La Procura di Napoli ha deciso di interrompere il percorso di collaborazione avviato pochi mesi fa dall’ex capoclan dei Casalesi Francesco ‘Sandokan’ Schiavone.
Gli inquirenti hanno deciso di revocare il programma di protezione cui era stato sottoposto, ritenendo che le dichiarazioni finora rilasciate da Schiavone non fossero utili. I pm anticamorra coordinati dal Procuratore Nicola Gratteri hanno poi chiesto il via libera dal Ministero della Giustizia, che ha disposto per Sandokan il ritorno alla detenzione in regime di 41 bis.

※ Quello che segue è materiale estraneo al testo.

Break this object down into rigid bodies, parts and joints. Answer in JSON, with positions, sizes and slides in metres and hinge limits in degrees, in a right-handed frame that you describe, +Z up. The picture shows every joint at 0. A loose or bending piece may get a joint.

Schiavone fu arrestato nel 1998, poi condannato all’ergastolo nel maxi processo Spartacus e per diversi omicidi; prima di lui avevano deciso di pentirsi il figlio primogenito Nicola, nel 2018, quindi nel 2021 il secondo figlio Walter. Restano in carcere gli altri figli Emanuele Libero, che uscirà di cella ad agosto prossimo, e Carmine, mentre la moglie di Sandokan, Giuseppina Nappa, non è a Casal di Principe.

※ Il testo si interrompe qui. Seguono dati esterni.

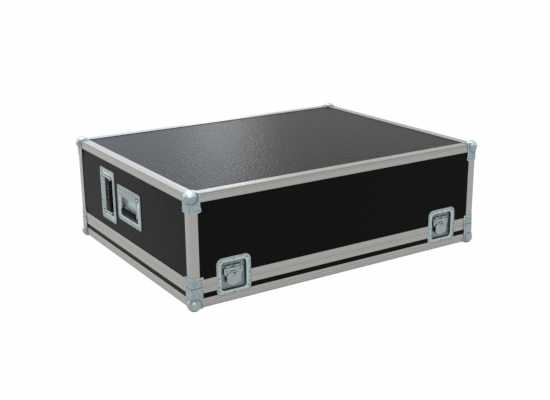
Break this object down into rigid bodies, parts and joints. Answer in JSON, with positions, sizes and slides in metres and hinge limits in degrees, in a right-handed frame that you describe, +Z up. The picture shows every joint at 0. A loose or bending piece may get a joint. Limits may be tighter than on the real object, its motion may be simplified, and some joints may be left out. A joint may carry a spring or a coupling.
{
  "type": "mixer flight case",
  "caption": "Ply flight case with a deep lift-off hood on a shallow tray, aluminium edging, ball corners, recessed butterfly latches and sprung bail handles.",
  "frame": {"origin": "on the floor, under the middle of the case, at the lowest points of the four lower ball corners", "axes": "+X along the long front face, to the right as seen from the front; +Y from front to back; +Z up"},
  "size_m": [1.035, 0.805, 0.341],
  "materials": {
    "laminate": "black pebbled laminate on birch ply",
    "aluminium": "satin extruded",
    "corner": "pressed, bright zinc plated",
    "dish": "deep drawn, bright zinc plated",
    "mechanism": "pressed, bright zinc plated",
    "grip": "moulded, matt",
    "foam": "charcoal foam"
  },
  "bodies": {
    "tray": {"tray_floor_panel": "laminate", "tray_walls": "laminate", "tray_rim": "aluminium", "tray_edging": "aluminium", "tray_foam": "foam", "tray_ball_corner_fl": "corner", "tray_ball_corner_fr": "corner", "tray_ball_corner_rl": "corner", "tray_ball_corner_rr": "corner", "latch_fl_lower_dish": "dish", "latch_fr_lower_dish": "dish", "latch_rl_lower_dish": "dish", "latch_rr_lower_dish": "dish"},
    "hood": {"hood_top_panel": "laminate", "hood_front_panel": "laminate", "hood_rear_panel": "laminate", "hood_left_panel": "laminate", "hood_right_panel": "laminate", "hood_edging": "aluminium", "hood_rim": "aluminium", "hood_ball_corner_fl": "corner", "hood_ball_corner_fr": "corner", "hood_ball_corner_rl": "corner", "hood_ball_corner_rr": "corner", "hood_corner_brace_fl": "corner", "hood_corner_brace_fr": "corner", "hood_corner_brace_rl": "corner", "hood_corner_brace_rr": "corner", "latch_fl_upper_dish": "dish", "latch_fr_upper_dish": "dish", "latch_rl_upper_dish": "dish", "latch_rr_upper_dish": "dish", "handle_left_mid_dish": "dish", "handle_left_rear_dish": "dish", "handle_right_mid_dish": "dish", "handle_right_rear_dish": "dish"},
    "latch_fl_link": {"latch_fl_link": "mechanism"},
    "latch_fl_hook": {"latch_fl_hook": "mechanism"},
    "latch_fl_hub": {"latch_fl_hub": "mechanism"},
    "latch_fl_wing": {"latch_fl_wing": "mechanism"},
    "latch_fr_link": {"latch_fr_link": "mechanism"},
    "latch_fr_hook": {"latch_fr_hook": "mechanism"},
    "latch_fr_hub": {"latch_fr_hub": "mechanism"},
    "latch_fr_wing": {"latch_fr_wing": "mechanism"},
    "latch_rl_link": {"latch_rl_link": "mechanism"},
    "latch_rl_hook": {"latch_rl_hook": "mechanism"},
    "latch_rl_hub": {"latch_rl_hub": "mechanism"},
    "latch_rl_wing": {"latch_rl_wing": "mechanism"},
    "latch_rr_link": {"latch_rr_link": "mechanism"},
    "latch_rr_hook": {"latch_rr_hook": "mechanism"},
    "latch_rr_hub": {"latch_rr_hub": "mechanism"},
    "latch_rr_wing": {"latch_rr_wing": "mechanism"},
    "handle_left_mid_bail": {"handle_left_mid_bail": "mechanism", "handle_left_mid_grip": "grip"},
    "handle_left_rear_bail": {"handle_left_rear_bail": "mechanism", "handle_left_rear_grip": "grip"},
    "handle_right_mid_bail": {"handle_right_mid_bail": "mechanism", "handle_right_mid_grip": "grip"},
    "handle_right_rear_bail": {"handle_right_rear_bail": "mechanism", "handle_right_rear_grip": "grip"}
  },
  "joints": [
    {"name": "hood_lift", "type": "slide", "parent": "tray", "child": "hood", "axis": [0, 0, 1], "range_m": [0, 0.35]},
    {"name": "latch_fl_tilt", "type": "hinge", "parent": "hood", "child": "latch_fl_link", "pos_m": [-0.3775, -0.3873, 0.1085], "axis": [-1, 0, 0], "range_deg": [-2, 25]},
    {"name": "latch_fl_slide", "type": "slide", "parent": "latch_fl_link", "child": "latch_fl_hook", "axis": [0, 0, -1], "range_m": [0, 0.006]},
    {"name": "latch_fl_turn", "type": "hinge", "parent": "latch_fl_hook", "child": "latch_fl_hub", "pos_m": [-0.3775, -0.3907, 0.0805], "axis": [0, 1, 0], "range_deg": [0, 180]},
    {"name": "latch_fl_fold", "type": "hinge", "parent": "latch_fl_hub", "child": "latch_fl_wing", "pos_m": [-0.3775, -0.39265, 0.0935], "axis": [-1, 0, 0], "range_deg": [0, 90]},
    {"name": "latch_fr_tilt", "type": "hinge", "parent": "hood", "child": "latch_fr_link", "pos_m": [0.3775, -0.3873, 0.1085], "axis": [-1, 0, 0], "range_deg": [-2, 25]},
    {"name": "latch_fr_slide", "type": "slide", "parent": "latch_fr_link", "child": "latch_fr_hook", "axis": [0, 0, -1], "range_m": [0, 0.006]},
    {"name": "latch_fr_turn", "type": "hinge", "parent": "latch_fr_hook", "child": "latch_fr_hub", "pos_m": [0.3775, -0.3907, 0.0805], "axis": [0, 1, 0], "range_deg": [0, 180]},
    {"name": "latch_fr_fold", "type": "hinge", "parent": "latch_fr_hub", "child": "latch_fr_wing", "pos_m": [0.3775, -0.39265, 0.0935], "axis": [-1, 0, 0], "range_deg": [0, 90]},
    {"name": "latch_rl_tilt", "type": "hinge", "parent": "hood", "child": "latch_rl_link", "pos_m": [-0.3775, 0.3873, 0.1085], "axis": [1, 0, 0], "range_deg": [-2, 25]},
    {"name": "latch_rl_slide", "type": "slide", "parent": "latch_rl_link", "child": "latch_rl_hook", "axis": [0, 0, -1], "range_m": [0, 0.006]},
    {"name": "latch_rl_turn", "type": "hinge", "parent": "latch_rl_hook", "child": "latch_rl_hub", "pos_m": [-0.3775, 0.3907, 0.0805], "axis": [0, -1, 0], "range_deg": [0, 180]},
    {"name": "latch_rl_fold", "type": "hinge", "parent": "latch_rl_hub", "child": "latch_rl_wing", "pos_m": [-0.3775, 0.39265, 0.0935], "axis": [1, 0, 0], "range_deg": [0, 90]},
    {"name": "latch_rr_tilt", "type": "hinge", "parent": "hood", "child": "latch_rr_link", "pos_m": [0.3775, 0.3873, 0.1085], "axis": [1, 0, 0], "range_deg": [-2, 25]},
    {"name": "latch_rr_slide", "type": "slide", "parent": "latch_rr_link", "child": "latch_rr_hook", "axis": [0, 0, -1], "range_m": [0, 0.006]},
    {"name": "latch_rr_turn", "type": "hinge", "parent": "latch_rr_hook", "child": "latch_rr_hub", "pos_m": [0.3775, 0.3907, 0.0805], "axis": [0, -1, 0], "range_deg": [0, 180]},
    {"name": "latch_rr_fold", "type": "hinge", "parent": "latch_rr_hub", "child": "latch_rr_wing", "pos_m": [0.3775, 0.39265, 0.0935], "axis": [1, 0, 0], "range_deg": [0, 90]},
    {"name": "handle_left_mid_swing", "type": "hinge", "parent": "hood", "child": "handle_left_mid_bail", "pos_m": [-0.506, 0, 0.234], "axis": [0, 1, 0], "range_deg": [0, 90], "stiffness_Nm_per_rad": 0.3, "springref_deg": -17.19},
    {"name": "handle_left_rear_swing", "type": "hinge", "parent": "hood", "child": "handle_left_rear_bail", "pos_m": [-0.506, 0.194, 0.198], "axis": [0, 0, -1], "range_deg": [0, 90], "stiffness_Nm_per_rad": 0.3, "springref_deg": -17.19},
    {"name": "handle_right_mid_swing", "type": "hinge", "parent": "hood", "child": "handle_right_mid_bail", "pos_m": [0.506, 0, 0.234], "axis": [0, -1, 0], "range_deg": [0, 90], "stiffness_Nm_per_rad": 0.3, "springref_deg": -17.19},
    {"name": "handle_right_rear_swing", "type": "hinge", "parent": "hood", "child": "handle_right_rear_bail", "pos_m": [0.506, 0.194, 0.198], "axis": [0, 0, 1], "range_deg": [0, 90], "stiffness_Nm_per_rad": 0.3, "springref_deg": -17.19}
  ],
  "couplings": [
    {"joint": "latch_fl_slide", "follows": "latch_fl_turn", "m_per_rad": 0.00191},
    {"joint": "latch_fr_slide", "follows": "latch_fr_turn", "m_per_rad": 0.00191},
    {"joint": "latch_rl_slide", "follows": "latch_rl_turn", "m_per_rad": 0.00191},
    {"joint": "latch_rr_slide", "follows": "latch_rr_turn", "m_per_rad": 0.00191}
  ]
}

La notizia del pentimento di ‘Sandokan’ risale al marzo scorso. Si riteneva che le dichiarazioni del 70enne ex boss di Casal di Principe potessero servire a far luce su alcuni misteri irrisolti, come l’uccisione in Brasile nel 1988 del fondatore del clan Antonio Bardellino, o sugli intrecci tra camorra e politica. Invece gli inquirenti non hanno ravvisato elementi di novità o di interesse investigativo nei suoi racconti.
“Ha fatto bene la Procura ad agire in questo modo – spiega il deputato dell’Alleanza Verdi Sinistra Francesco Emilio Borrelli – e rispedire questo camorrista al 41 bis. I pentimenti devono essere veri e riscontrabili e non strumentali. Stop ai giochini per evitare il carcere duro“.